Prime if the paint you use recommends it. Brushing latex, I'll put on 2 coats, sometimes 3 as per the paint directions. After it dries, I wet sand, lightly, with 320 grit on a sanding block to flatten the brush marks. Clean everything well. Then I mix the paint, thinned almost 20% with water, and lay on a coat that looks wet, but not heavy enough to run. The thinned paint will flow and leave no brush marks. It's a little tricky on vertical surfaces, but horizontal surfaces it works well.


----------



## jack warner (Oct 15, 2010)

Brink said:


> Prime if the paint you use recommends it. Brushing latex, I'll put on 2 coats, sometimes 3 as per the paint directions. After it dries, I wet sand, lightly, with 320 grit on a sanding block to flatten the brush marks.
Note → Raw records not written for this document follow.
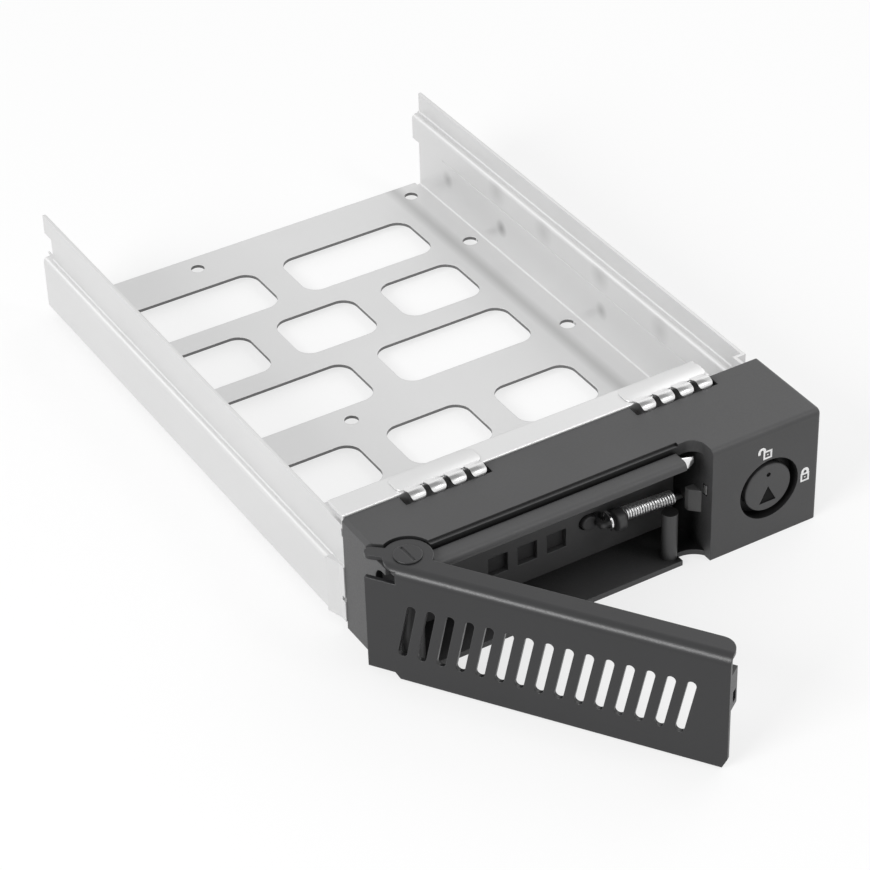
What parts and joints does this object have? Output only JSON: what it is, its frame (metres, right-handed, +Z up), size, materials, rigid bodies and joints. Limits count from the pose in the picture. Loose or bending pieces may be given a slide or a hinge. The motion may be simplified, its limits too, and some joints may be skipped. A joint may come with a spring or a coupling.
{
  "type": "hard drive tray",
  "caption": "Hot-swap tray for a 3.5-inch drive: folded sheet pan with windows, dark front bezel, slotted swing lever and a lock dial.",
  "frame": {"origin": "centre of the four 3.5-inch drive holes, on the underside of the tray floor", "axes": "+X along the front from the lever's pivot side to the lock side, +Y to the rear, +Z up"},
  "size_m": [0.1098, 0.2254, 0.031],
  "materials": {
    "sheet": "satin zinc-plated sheet",
    "moulding": "fine matt charcoal",
    "lever_paint": "matt charcoal paint",
    "fixings": "plain steel",
    "spring_metal": "bright"
  },
  "bodies": {
    "frame": {"tray_pan": "sheet", "bezel": "moulding", "bezel_screws": "fixings", "clip_left": "spring_metal", "clip_right": "spring_metal", "lever_rivet": "lever_paint", "back_plate": "lever_paint", "guide_nose": "fixings", "anchor_stud": "moulding", "anchor_bushing": "moulding", "anchor_ring": "spring_metal", "tension_spring": "spring_metal", "spring_peg": "fixings"},
    "swing": {"lever": "lever_paint"},
    "dial": {"lock_dial": "moulding", "dial_crank": "fixings"},
    "latch": {"latch_slide": "fixings"}
  },
  "joints": [
    {"name": "lever_hinge", "type": "hinge", "parent": "frame", "child": "swing", "pos_m": [-0.0466, -0.10709, 0.027], "axis": [0, 0, 1], "range_deg": [0, 55.5]},
    {"name": "dial_turn", "type": "hinge", "parent": "frame", "child": "dial", "pos_m": [0.0406, -0.1122, 0.0115], "axis": [0, 1, 0], "range_deg": [0, 90]},
    {"name": "latch_travel", "type": "slide", "parent": "frame", "child": "latch", "axis": [-1, 0, 0], "range_m": [0, 0.0018]}
  ],
  "couplings": [
    {"joint": "latch_travel", "follows": "dial_turn", "m_per_rad": 0.0011459}
  ]
}
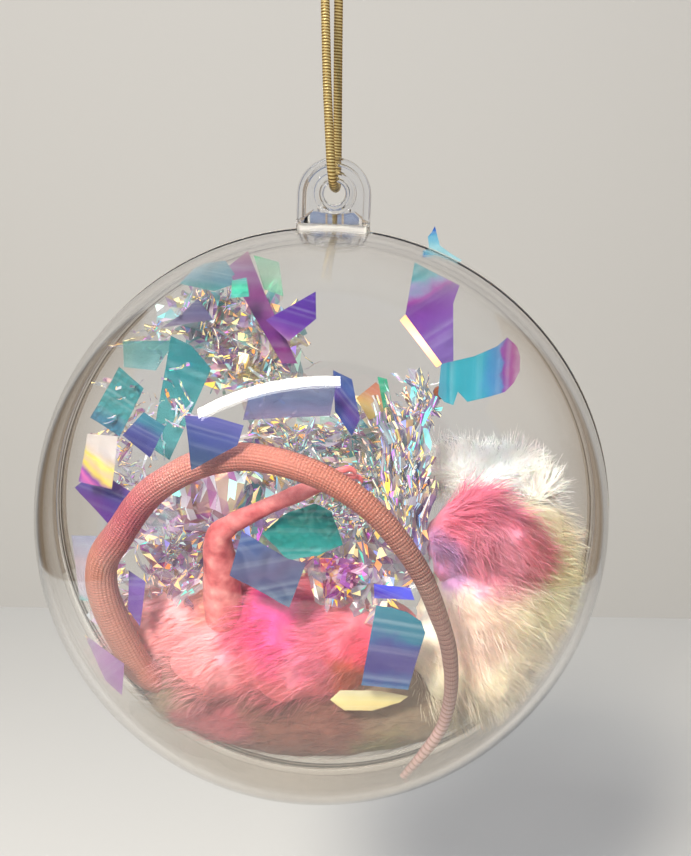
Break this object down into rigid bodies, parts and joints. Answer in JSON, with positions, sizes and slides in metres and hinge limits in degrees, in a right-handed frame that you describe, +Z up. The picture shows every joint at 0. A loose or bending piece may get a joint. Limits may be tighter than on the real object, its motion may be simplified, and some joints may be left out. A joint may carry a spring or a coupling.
{
  "type": "filled plastic ball ornament",
  "caption": "Two-part clear plastic ball ornament on a gold cord, filled with dyed fur, a tail and foot, and cut iridescent film.",
  "frame": {"origin": "centre of the knot at the top of the hanging cord, where a hook or nail takes the loop", "axes": "+Z up, +X to the right, -Y towards the viewer, along the axis of the two moulded halves"},
  "size_m": [0.1006, 0.1, 0.1572],
  "materials": {
    "gold_cord": "metallic yarn wrapped over an elastic core",
    "clear_shell": "clear injection-moulded polystyrene, glossy",
    "bare_skin": "scaly bare skin, dyed salmon",
    "pink_skin": "bare skin, dyed pink-red",
    "brown_skin": "undyed underside skin, dull",
    "pink_fur": "short dense fur dyed pink, coral and orange",
    "cream_fur": "soft long undyed fur",
    "white_fur": "wispy undyed fur",
    "rose_fur": "fur dyed rose",
    "brown_bead": "small polished seed bead",
    "teal_film": "iridescent film, teal side",
    "violet_film": "iridescent film, violet side",
    "blue_film": "iridescent film, blue side",
    "gold_film": "iridescent film, gold side",
    "clear_film": "iridescent film, nearly clear"
  },
  "bodies": {
    "knot": {"cord_knot": "gold_cord"},
    "cord": {"cord_front_strand": "gold_cord", "cord_back_strand": "gold_cord"},
    "back_half": {"back_shell": "clear_shell", "tail": "bare_skin", "hind_leg": "pink_skin", "hind_foot": "pink_skin", "pink_fur": "pink_fur", "bare_skin": "brown_skin", "cream_fur": "cream_fur", "white_fur_wisp": "white_fur", "rose_fur": "rose_fur", "brown_bead": "brown_bead", "film_shard_in_seam": "clear_film", "film_tall_strip": "violet_film", "film_orange_edge": "gold_film", "film_curled_strip": "teal_film", "film_hammered_teal": "teal_film", "film_long_teal": "teal_film", "film_teal_corner": "teal_film", "film_violet_triangle": "violet_film", "film_violet_square": "violet_film", "film_streaked": "gold_film", "film_purple_square": "violet_film", "film_pale_square": "clear_film", "film_lilac": "violet_film", "film_blue_square": "blue_film", "film_purple_strip": "violet_film", "film_purple_flag": "violet_film", "film_mint": "teal_film", "film_teal_chip": "teal_film", "film_green_chip": "teal_film", "film_centre_fold": "blue_film", "film_clear_sheet": "clear_film", "film_green_strip": "teal_film", "film_yellow_leaf": "gold_film", "shred_bundle": "clear_film", "shred_mass": "clear_film", "film_big_blue": "blue_film", "film_blue_band": "blue_film", "film_cream_oval": "gold_film", "film_grey_square": "blue_film", "film_crinkled_teal": "teal_film", "film_pink_crumple": "violet_film", "film_clear_crumple": "clear_film", "shred_tuft_left": "clear_film", "film_violet_low": "violet_film"},
    "front_half": {"front_shell": "clear_shell"}
  },
  "joints": [
    {"name": "cord_sways_front_to_back", "type": "hinge", "parent": "knot", "child": "cord", "pos_m": [0, 0, 0], "axis": [1, 0, 0], "range_deg": [-30, 30]},
    {"name": "ball_swings_side_to_side", "type": "hinge", "parent": "cord", "child": "back_half", "pos_m": [0.0004, 0, -0.04], "axis": [0, 1, 0], "range_deg": [-28, 28]},
    {"name": "front_half_opens", "type": "hinge", "parent": "back_half", "child": "front_half", "pos_m": [0.00061, 0, -0.0348], "axis": [-0.9992, 0, 0.0401], "range_deg": [0, 26]}
  ]
}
Clean everything well. Then I mix the paint, thinned almost 20% with water, and lay on a coat that looks wet, but not heavy enough to run. The thinned paint will flow and leave no brush marks. It's a little tricky on vertical surfaces, but horizontal surfaces it works well.


primming should always be done b4 applying paint.
wet sanding is not proper for latex.
thinning latex or oil paint is bad idea. breaks down the paint, and effects drying and curing. if you need better flow, use a conditioner like flotrol.


----------